O eleito deve estar sintonizado
com seu eleitorado, isso não significa que o deputado, senador, vereador deva
fazer pesquisa de opinião antes de cada voto. O eleito não representa apenas
seus eleitores, mas toda a população. Seus eleitores não pensam todos com a
mesma identidade sobre cada assunto, são divididos.
O fundamental é que o
parlamentar esteja em sintonia com o que falou na campanha aos eleitores. Essa
deve ser a verdadeira coerência: a consciência pessoal e o discurso na
campanha. O parlamentar não deve ainda mudar as bandeiras, as propostas e o
discurso pelos quais foi eleito. A lealdade ao discurso não tem sido uma
característica de políticos, sobretudo governantes. Muitos esquecem os
compromissos assumidos para se manterem fiéis a suas siglas e mudam de postura
quando chegam ao governo.
Nas suas propagandas, a
presidente Dilma mostrou um país perfeito que não existia, como se fosse
resultado de seu primeiro mandato, e prometeu um paraíso para onde levaria o
Brasil no segundo. Para se eleger, tomou medidas destrutivas da economia: as
desonerações fiscais, redução da tarifa de luz, contenção forçada do preço de
combustíveis e fez acusações falsas contra opositores.
A traição ao discurso de
campanha, unida ao consequente desastre econômico e à imagem de corrupção na
Petrobras, cujo conselho ela presidiu, ligada à percepção das falsas narrativas
que utilizou em suas campanhas de marketing levaram à indignação geral,
provocaram as manifestações populares que acenderam o desejo de um voto de
desconfiança, como no parlamentarismo, para tirá-la da chefia do governo.
Mas estamos no
presidencialismo, e a saída de um presidente passa por impeachment, não por
voto de desconfiança, e o impeachment exige crime de responsabilidade. O
processo iniciado pelo dr. Hélio Bicudo trouxe a chance de fazer um voto de
desconfiança parlamentarista com a cobertura do impeachment presidencialista,
devido a crimes de responsabilidade.
O processo seguiu todos os
ritos e procedimentos estabelecidos pelo STF, passou pela Câmara dos Deputados
e chegou ao Senado para se decidir pela admissibilidade ou não antes de se
julgar o impeachment. Minha primeira reação ao ser colocado diante do voto de
admissibilidade foi de votar como professor, vendo a eleição como um processo
pedagógico; meu discurso deveria ter apenas 24 palavras: “Os que votaram na
presidente Dilma devem aguentar seu governo até 2018 e os que não votaram nela
devem esperar as eleições até 2018”.
Mas essa pedagogia pela
catástrofe significaria ignorar a atual tragédia brasileira: quebra das
finanças, falência dos estados e municípios, degradação da Petrobras, epidemias
e caos na saúde, falta de apoio parlamentar, recessão, desemprego de 11
milhões, a vergonha da mais desbragada corrupção decorrente do aparelhamento da
máquina governamental; significaria jogar debaixo do tapete as suspeitas de
erros e de crimes de responsabilidade. E ainda impedir que seja quebrado, por
até seis meses, o vício de quatro mandatos com 13 anos do governo atual.

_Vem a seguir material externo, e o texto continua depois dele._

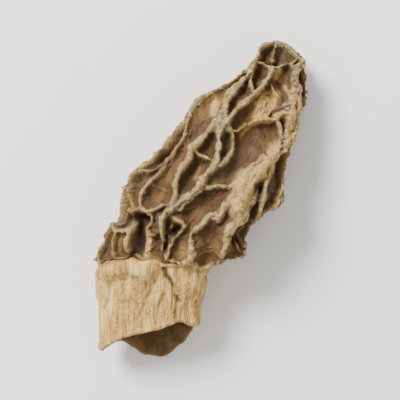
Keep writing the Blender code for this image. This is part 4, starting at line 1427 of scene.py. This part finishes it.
    def set_down(self, mesh: bpy.types.Mesh) -> None:
        """Centres the mesh over the CAD solid's middle and sets it on the floor.

        Args:
            mesh: the mesh, which is moved.
        """
        low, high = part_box(NODE)
        at = np.empty(len(mesh.vertices) * 3, np.float32)
        mesh.vertices.foreach_get("co", at)
        at = at.reshape(-1, 3)
        least, most = at.min(axis=0), at.max(axis=0)
        at[:, :2] += (np.array(low[:2]) + np.array(high[:2]) - least[:2] - most[:2]) / 2
        at[:, 2] += low[2] - least[2]
        mesh.vertices.foreach_set("co", at.ravel())
        mesh.update()


@dataclass(frozen=True)
class WhiteCard:
    """Matt white card for the floor: it takes a soft shadow and shows no reflection."""

    colour: str = "F1EFEB"
    roughness: float = 0.9

    def build(self) -> bpy.types.Material:
        """Makes the material.

        Returns:
            The material.
        """
        card = bpy.data.materials.new("matt white card")
        card.use_nodes = True
        shader = card.node_tree.nodes["Principled BSDF"]
        shader.inputs["Base Color"].default_value = linear(self.colour)
        shader.inputs["Roughness"].default_value = self.roughness
        return card


@dataclass
class Studio:
    """A plain pale floor under a large soft light from the upper left of the picture."""

    card: WhiteCard = field(default_factory=WhiteCard)
    floor_size: float = 1.6
    key_from: Triple = (0.29, 0.96, 1.15)
    key_distance: float = 0.9
    key_size: float = 0.38
    key_power: float = 18.8
    sky_colour: str = "F7F6F4"
    sky_strength: float = 1.05

    def build(self) -> None:
        """Makes the floor, the key light and the sky."""
        self.lay_floor()
        light = bpy.data.lights.new("key_light", "AREA")
        light.shape = "DISK"
        light.size = self.key_size
        light.energy = self.key_power
        lamp = put("key_light", light)
        towards = Vector(self.key_from).normalized()
        lamp.location = towards * self.key_distance
        lamp.rotation_euler = towards.to_track_quat("Z", "Y").to_euler()

        world = bpy.data.worlds.new("soft_white")
        world.use_nodes = True
        sky = world.node_tree.nodes["Background"]
        sky.inputs["Color"].default_value = linear(self.sky_colour)
        sky.inputs["Strength"].default_value = self.sky_strength
        bpy.context.scene.world = world

    def lay_floor(self) -> None:
        """Makes the floor."""
        bm = bmesh.new()
        bmesh.ops.create_grid(bm, x_segments=1, y_segments=1, size=self.floor_size / 2)
        mesh = bpy.data.meshes.new("floor")
        bm.to_mesh(mesh)
        bm.free()
        floor = put("floor", mesh)
        mesh.materials.append(self.card.build())


@dataclass
class PhotoCamera:
    """A camera that looks straight down, turned so that the cap's tip points to the upper right."""

    turn: float = -62.0
    lens: float = 150.0
    field: float = 0.086
    aim: Triple = (0.0, 0.0, 0.012)

    def build(self) -> None:
        """Makes the camera and sets it as the scene's."""
        data = bpy.data.cameras.new("photo_camera")
        data.lens = self.lens
        camera = put("photo_camera", data)
        away = self.field * self.lens / data.sensor_width
        camera.location = Vector(self.aim) + Vector((0, 0, away))
        camera.rotation_euler = (0, 0, math.radians(self.turn))
        bpy.context.scene.camera = camera


def main() -> None:
    """Builds the mushroom, the studio and the camera."""
    logging.basicConfig(level=logging.INFO, format="%(name)s: %(message)s")
    mushroom = Mushroom(Detail.FINE)
    piece = mushroom.build()
    mushroom.dress(piece)
    log.info("%s: %d vertices", piece.name, len(piece.data.vertices))
    Studio().build()
    log.info("studio: floor, key light and sky")
    PhotoCamera().build()
    log.info("camera: looks straight down")


if __name__ == "__main__":
    main()
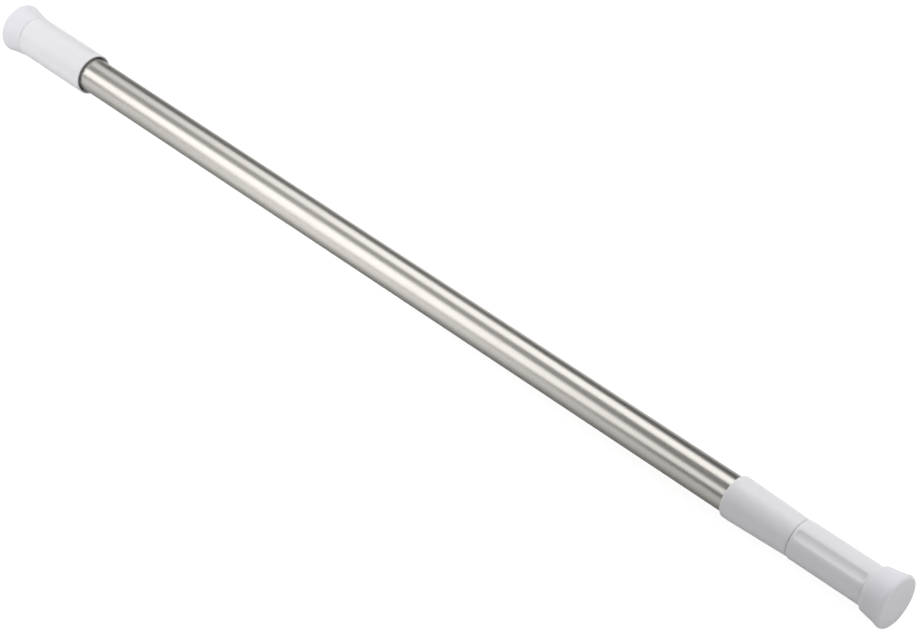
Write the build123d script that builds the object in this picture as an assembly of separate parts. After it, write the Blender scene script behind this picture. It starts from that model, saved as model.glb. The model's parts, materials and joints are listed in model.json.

Apesar de toda pressão, até
mesmo a agressão verbal de muitos dos meus companheiros, decidi votar pela
admissibilidade do processo, para que as dúvidas e suspeitas sejam
esclarecidas. Lamento que o julgamento imponha a suspensão do mandato, mas é o
que diz a Constituição, não fui eu tampouco que escolhi o vice-presidente. Ele
foi escolhido e votado pelos eleitores da presidente Dilma. Votei pela
admissibilidade. No lugar de votar com a afetividade pelos companheiros,
preferi votar pela efetividade que o Brasil precisa.
Nosso país está quebrado
financeiramente, decadente economicamente, atrasado educacional, científica e
tecnologicamente, desmoralizado emocionalmente e dividido por intolerância
política como nunca antes em sua história. O Brasil está como um náufrago cuja
boia salva-vidas depende de provar que o comandante cometeu crime de responsabilidade.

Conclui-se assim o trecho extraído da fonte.